分布式表基于Distributed引擎创建，在多个分片上运行分布式查询。
读取是自动并行化的，可使用远程服务器上的索引（如果有）。
数据在请求的本地服务器上尽可能地被部分处理。例如，对于GROUP BY查询，数据将在远程服务器上聚合，聚合函数的中间状态将发送到请求服务器，然后数据将进一步聚合。

创建分布式表：

ENGINE = Distributed(cluster_name, db_name, table_name[, sharding_key[, policy_name]])

参数：
cluster_name:集群名称。
db_name:数据库名称，可使用常量表达式：currentDatabase()。
table_name: 各分片上的表名称。
sharding_key: (可选)分片的key，可设置为rand()。
policy_name: (可选）策略名称，用于存储异步发送的临时文件。

例如下面的/etc/metrika.xml的一部分内容：

<remote_servers><logs><shard><weight>1</weight><internal_replication>false</internal_replication><replica><host>example01-01-1</host><port>9000</port></replica><replica><host>example01-01-2</host><port>9000</port></replica></shard><shard><weight>2</weight><internal_replication>false</internal_replication><replica><host>example01-02-1</host><port>9000</port></replica><replica><host>example01-02-2</host><secure>1</secure><port>9000</port></replica></shard></logs>
</remote_servers>

这里定义了一个名为logs的集群名称，它有两个分片（shard）组成，每个分片包含两个副本（replica）。

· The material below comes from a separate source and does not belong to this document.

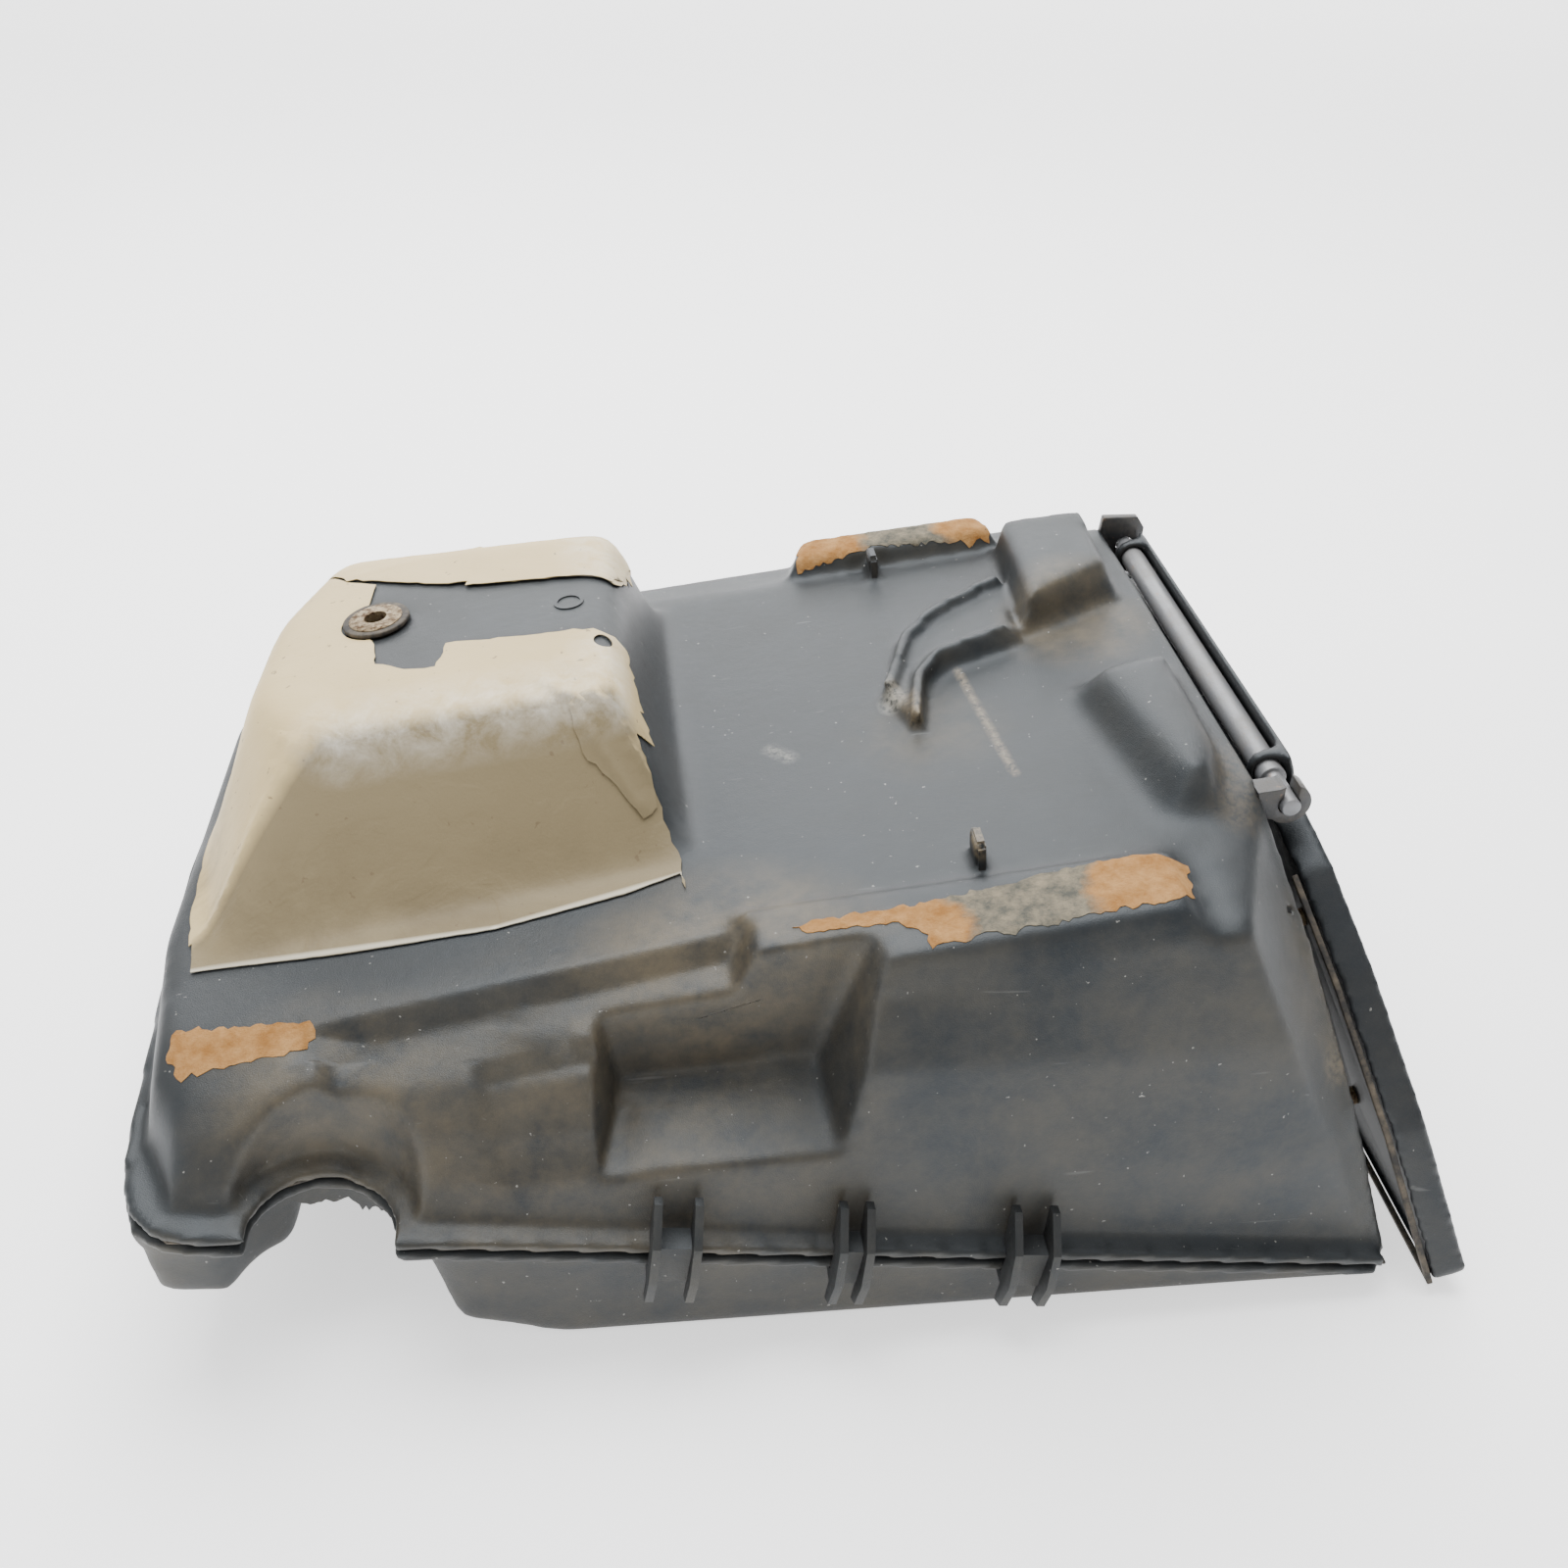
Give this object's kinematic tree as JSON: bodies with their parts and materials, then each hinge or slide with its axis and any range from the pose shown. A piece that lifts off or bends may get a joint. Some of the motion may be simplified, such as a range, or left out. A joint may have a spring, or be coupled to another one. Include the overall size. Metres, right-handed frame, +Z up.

分片是包含数据的不同服务器（要读取所有数据，必须访问所有分片）。

副本是存储复制数据的服务器（要读取所有数据，访问该分片上的任意一个副本上的数据即可）。

1.weight : 可选，写入数据时分片的权重，建议忽略该配置。
2.internal_repliacation : 可选，同一时刻是否只将数据写入其中一个副本。默认值：false（将数据写入所有副本），建议设置为true。写一个即可。避免重复写。
3.副本配置：配置每个Server的信息，必须参数:host和port，可选参数：user、password、secure和compression。
（1）、host ：远程服务器地址。支持IPv4和IPv6。也可指定域名，更改域名解析需重启服务。
（2）、port ：消息传递的TCP端口。配置文件的tcp_port指定的端口，通常设置为 9000。
（3）、user ：用于连接到服务的用户名称。默认值：true。在users.xml文件中配置了访问权限。
（4）、password：用于连接到远程服务的密码。默认值：空字符串。
（5）、secure ：使用ssl进行连接，通常还应该定义port=9440。
（6）、compression ：使用数据压缩。默认值：true。

24.2.数据副本与复制表

只有MergeTree系列引擎支持数据副本，支持副本的引擎是在MergeTree引擎名称的前面加上前缀 Replicated。
副本是表级别的而不是整个服务器级别的，因此服务器可以同时存储复制表和非复制表。
副本不依赖于分片，每个分片都有自己独立的副本。

副本表如：

ReplicatedMergeTree
ReplicatedSummingMergeTree
ReplicatedReplacingMergeTree
ReplicatedAggregatingMergeTree
ReplicatedCollapsingMergeTree
ReplicatedVersionedCollapsingMergeTree
ReplicatedGraphiteMergeTree

24.3.ZooKeeper整合

ClickHouse使用Apache ZooKeeper来存储副本元信息, 在配置文件设置 zookeeper相关的参数。
ClickHouse在创建复制表的时候指定Zookeeper的目录，指定的目录会在建表时自动创建。
如果ClickHouse的配置文件未配置ZooKeeper，则无法创建复制表，并且任何存量的复制表都将是只读的。
对本地复制表的查询，不会使用ZooKeeper，其查询速度和非复制表一样快。

本地复制表的数据插入，针对每个数据块（一个块最多有 max_insert_block_size = 1048576条记录），会通过几个事务将大约十个条目添加到Zookeeper。因此，与非复制表相比，复制表的INSERT操作等待时间稍长。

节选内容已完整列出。